Palin’s failure to respond to something for which she was not prepped concerns me as much as her failure to do the socially appropriate thing. Many things that face the president and vice president are things for which they are not prepped, like foreign reporters asking what they think about the death of so-and-so. What would she say? Would she ignore the question because she wasn’t prepped for it?
But that was only the second most disappointing thing about the debate, the most disappointing thing about it was also the most alarming. Some pundits today say there were no jaw-droppers (aside from Palin’s quaint manner of speaking, for which Fox’s Brit Hume apparently felt he had to make some sort of apology or explanation: “People in the Midwest and West will no doubt recognized the cadence of her speech,” he said, sounding for all the world like someone apologizing for the Rev. Wright’s sermon). I disagree. If your jaw didn’t hit the floor when Palin said that she would seek to expand the powers of the vice presidency using Dick Cheney’s model, then you must have been wearing your Hannibal Lecter muzzle for the evening.
That, gentle reader, was a deal-breaker. That was a “get you coat and let’s go” moment. She plans to expand the powers of the vice presidency on a ticket where John McCain has more than graciously allowed an admitted neophyte to perch? For many, many voters it has been hard enough to deal with the possibility of Palin stepping into the Oval Office in the event that something untoward happens to McCain. To suggest that she’s going to appropriate some of his power while he’s still alive and kicking is insulting not just to McCain, but to the many independents like myself (some might say moderate conservatives) who have accepted her along for the ride, and in my case even defended her, for the sake of having more women in office and for the sake of a man who’s time is overdue, John McCain. As Biden said, Cheney’s interpretation of the role of the VP was always bizarre at best.
To top it off, Palin winked at the camera and said she intended to “push” McCain toward her side of the drilling-in-ANWR argument. No ma’am. No. No. No. No one who loves John McCain is even remotely interested in seeing him pushed by anyone, particularly on a topic that so many of us agree on. There are more areas in which to drill on the North Slope/Prudhoe Bay. We don’t need to drill in ANWR. The only reason Palin keeps harping on it is to score political points with a punitive faction of the GOP who like provoking moderates and Democrats.
I don’t doubt that Palin has done a lot of good things for Alaska. I don’t even doubt her foreign policy skills, nascent though they may be (I think she has a bit of ground to stand on considering that her state has to deal with international boundary laws more than any other).
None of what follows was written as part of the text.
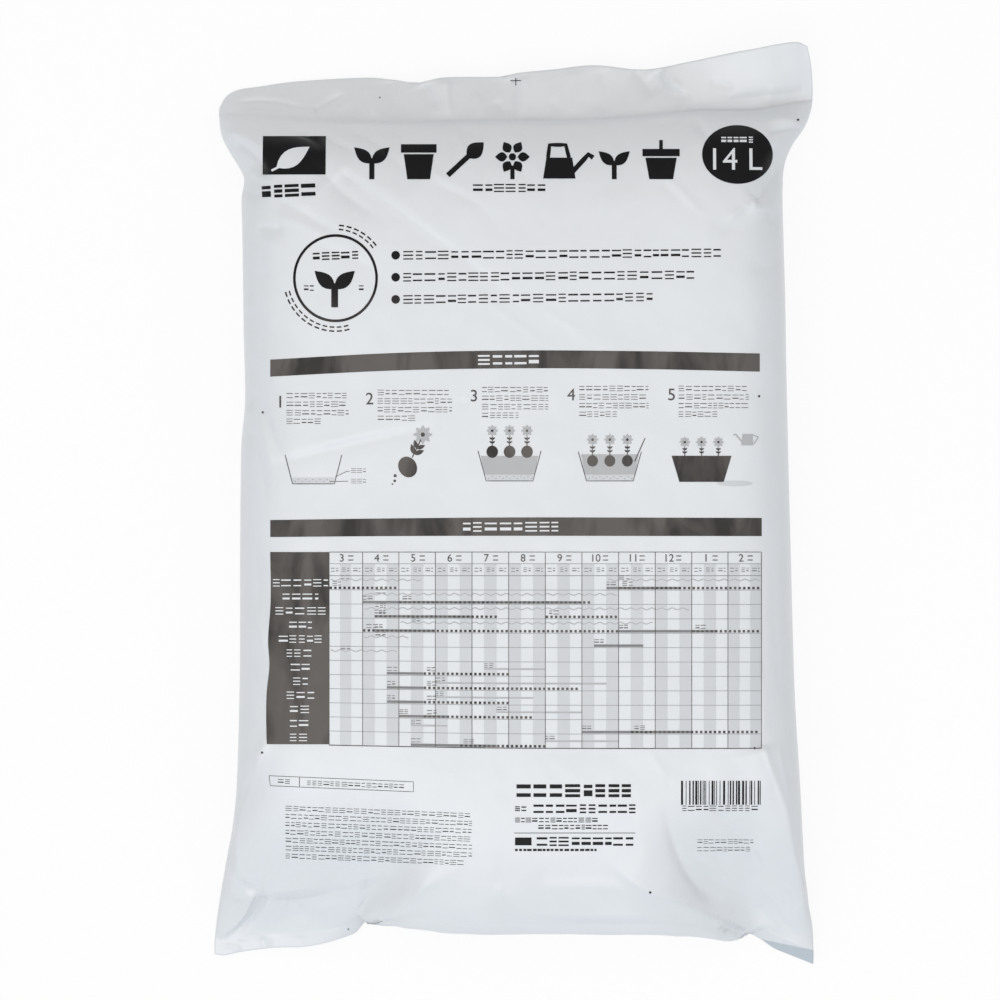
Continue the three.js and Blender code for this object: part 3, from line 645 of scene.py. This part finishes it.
class Print:
    """Shapes of one ink."""

    def __init__(self):
        self.points, self.faces = [], []

    def grid(self, rows):
        """A mesh over rows of points."""
        start, width = len(self.points), len(rows[0])
        for row in rows:
            self.points.extend(map(tuple, row))
        for r in range(len(rows) - 1):
            for i in range(width - 1):
                a = start + r * width + i
                self.faces.append((a, a + 1, a + width + 1, a + width))

    def field(self, lower, upper, cell=CELL):
        """A field between two smooth edges that run left to right."""
        lower, upper = np.array(lower, float), np.array(upper, float)
        length = np.hypot(*np.diff(lower, axis=0).T).sum()
        height = np.hypot(*(upper - lower).T).max() if len(upper) == len(lower) else 20
        t = np.linspace(0, 1, max(2, int(length / cell) + 2))
        run = lambda edge: np.stack([curve(*zip(np.linspace(0, 1, len(edge)), edge[:, k]))(t)
                                     for k in (0, 1)], 1)
        a, b = run(lower), run(upper)
        self.grid([a + (b - a) * s for s in np.linspace(0, 1, max(2, int(height / cell) + 2))])

    def box(self, left, low, right, high, cell=CELL):
        """An upright oblong."""
        self.field([(left, low), (right, low)], [(left, high), (right, high)], cell)

    def disc(self, x, y, rx, ry=None, turn=0.0, hole=0.0, cell=CELL, start=0.0, end=360.0):
        """An ellipse, a ring or a sector of one; hole is a share of the radius."""
        ry = rx if ry is None else ry
        count = max(10, int(abs(end - start) / 360 * 2 * math.pi * max(rx, ry) / min(cell, 1.2 + rx / 8)))
        angle = np.radians(np.linspace(start, end, count + 1))
        c, s = math.cos(math.radians(turn)), math.sin(math.radians(turn))
        rows = []
        for share in np.linspace(max(hole, 0.001), 1, max(2, int(max(rx, ry) * (1 - hole) / cell) + 2)):
            ex, ey = rx * share * np.cos(angle), ry * share * np.sin(angle)
            rows.append(np.stack([x + ex * c - ey * s, y + ex * s + ey * c], 1)[::-1])
        self.grid(rows)

    def leaf(self, x, y, long, wide, turn):
        """A pointed leaf from its foot at x, y."""
        t = np.linspace(0, 1, 9)
        half = wide / 2 * np.sin(math.pi * t**0.85)
        c, s = math.cos(math.radians(turn)), math.sin(math.radians(turn))
        self.grid([np.stack([x + long * t * c - sign * half * s, y + long * t * s + sign * half * c], 1)
                   for sign in (-1, 0, 1)])

    def line(self, points, width, cell=3.0):
        """A line of even width along points."""
        points = np.array(points, float)
        dense = [points[:1]]
        for a, b in zip(points, points[1:]):
            n = max(1, int(np.hypot(*(b - a)) / cell))
            dense.append(a + (b - a) * np.linspace(0, 1, n + 1)[1:, None])
        p = np.vstack(dense)
        along = np.gradient(p, axis=0)
        along /= np.hypot(*along.T)[:, None]
        side = np.stack([-along[:, 1], along[:, 0]], 1) * width / 2
        self.grid([p - side, p + side])

    def words(self, start, end, size, seed, weight=1.0):
        """A row of plain dashes that stands for small type, size being the height of a letter."""
        rng = np.random.default_rng(seed)
        start, end = np.array(start, float), np.array(end, float)
        length = np.hypot(*(end - start))
        way = (end - start) / length
        up = np.array([-way[1], way[0]])
        place = 0.0
        while place < length - size * 0.3:
            wide = min(size * rng.uniform(0.55, 1.0), length - place)
            steps = np.linspace(place, place + wide, max(2, int(wide / CELL) + 1))[:, None]
            marks = [(0, 0.45)] if size <= 3.3 else [
                [(-0.3, 0.2), (0.27, 0.22)], [(-0.34, 0.16), (-0.01, 0.18), (0.32, 0.16)],
                [(-0.18, 0.32), (0.27, 0.18)]][rng.integers(3)]
            for level, thick in marks:
                edges = level - weight * thick / 2, level + weight * thick / 2
                self.grid([start + way * steps + up * size * edge for edge in edges])
            place += wide + size * rng.uniform(0.14, 0.3)

    def number(self, text, x, y, height):
        """Plain figures centred at x, y."""
        font = bpy.data.curves.new("figures", "FONT")
        font.body, font.size = text, 1.0
        shape = bpy.data.objects.new("figures", font)
        bpy.context.collection.objects.link(shape)
        flat = shape.to_mesh()
        cut = bmesh.new()
        cut.from_mesh(flat)
        shape.to_mesh_clear()
        bpy.data.objects.remove(shape)
        p = np.array([v.co[:2] for v in cut.verts])
        low, high = p.min(0), p.max(0)
        scale = height / (high[1] - low[1])
        for axis in (0, 1):
            for place in np.arange(low[axis], high[axis], CELL / scale)[1:]:
                middle, normal = Vector(), Vector()
                middle[axis], normal[axis] = place, 1
                bmesh.ops.bisect_plane(cut, geom=cut.verts[:] + cut.edges[:] + cut.faces[:],
                                       plane_co=middle, plane_no=normal)
        cut.verts.index_update()
        start = len(self.points)
        self.points.extend((x + (v.co.x - (low[0] + high[0]) / 2) * scale,
                            y + (v.co.y - (low[1] + high[1]) / 2) * scale) for v in cut.verts)
        self.faces.extend(tuple(start + v.index for v in f.verts) for f in cut.faces)
        cut.free()

    def lay(self, name, finish, lift):
        """Lays the shapes on the film as one piece."""
        places_on_film, normals = on_film(self.points, lift)
        mesh = bpy.data.meshes.new(name)
        mesh.from_pydata(places_on_film.tolist(), [], self.faces)
        mesh.polygons.foreach_set("use_smooth", [True] * len(mesh.polygons))
        mesh.normals_split_custom_set_from_vertices(normals.tolist())
        mesh.materials.append(finish)
        piece = bpy.data.objects.new(name, mesh)
        bpy.context.collection.objects.link(piece)
        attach(piece, "root")
        return piece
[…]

I like the way that she demanded that oil companies pay their own way in Alaska and that they share their wealth with the people of that state. I like the fact that she’s a mom. I like the fact that she doesn’t have advanced degrees and that she’s not part of the Georgetown cocktail party set. I have written extensively about how unfair the media has been to her—and it most certainly has been. But my support was always for McCain. I could tolerate almost any VP pick because I knew the VP’s powers were limited. I have liked McCain since the 1980s. I sat at a table at Rockbottom in Buckhead in May 2007 with a Washington pundit and local politico Phil Kent and when our mutual acquaintance from DC asked “So who are you going for in November?” I said “McCain already has my vote.” The pundit scoffed loudly, “He’s out! He’s broke!” To which I responded, “I think the religious right has overplayed its hand. The power of social conservatives has waned tremendously since 2000. People are sick of the hypocrisy, and the hypocrisy is inevitable.” Then, a little more than a month ago, McCain went and picked a social conservative. And that was okay, I said, because McCain would easily counterbalance her and I was thrilled that his pick was a woman with a track record of reform. She later said some things that worried me, but nonetheless, I reasoned, it was John McCain’s ticket, not hers. Now, I’m not so sure.
McCain has given himself over to his handlers with all the submissiveness of a lamb and out of this unholy alliance has come the “maverick brand.” They say it constantly to the point of seeming ridiculous, but it’s a brand that can’t work anyway if the person who’s supposed to be in the support position for the “maverick” is in fact “pushing” the maverick. It’s happening because Rove has never had a clue about what there was to love about McCain. For a start, he was no ass-kisser and he had no stomach for the religious right. I’m tired of the scripting. I’m tired of the branding. I miss the John I used to know.
Palin’s words about expanding the vice presidency might not have gotten much of a response today, but I guarantee you that I am not the only person who noted them with a nasty chill. To me, they sounded like a death knell. And so, out of the politeness with which I was inculcated by my own maverick, blue-collar parents, I will acknowledge the loss of the real McCain at the hands of a vice presidential pick who doesn’t have enough social grace to know her place. I am so sorry that this has happened.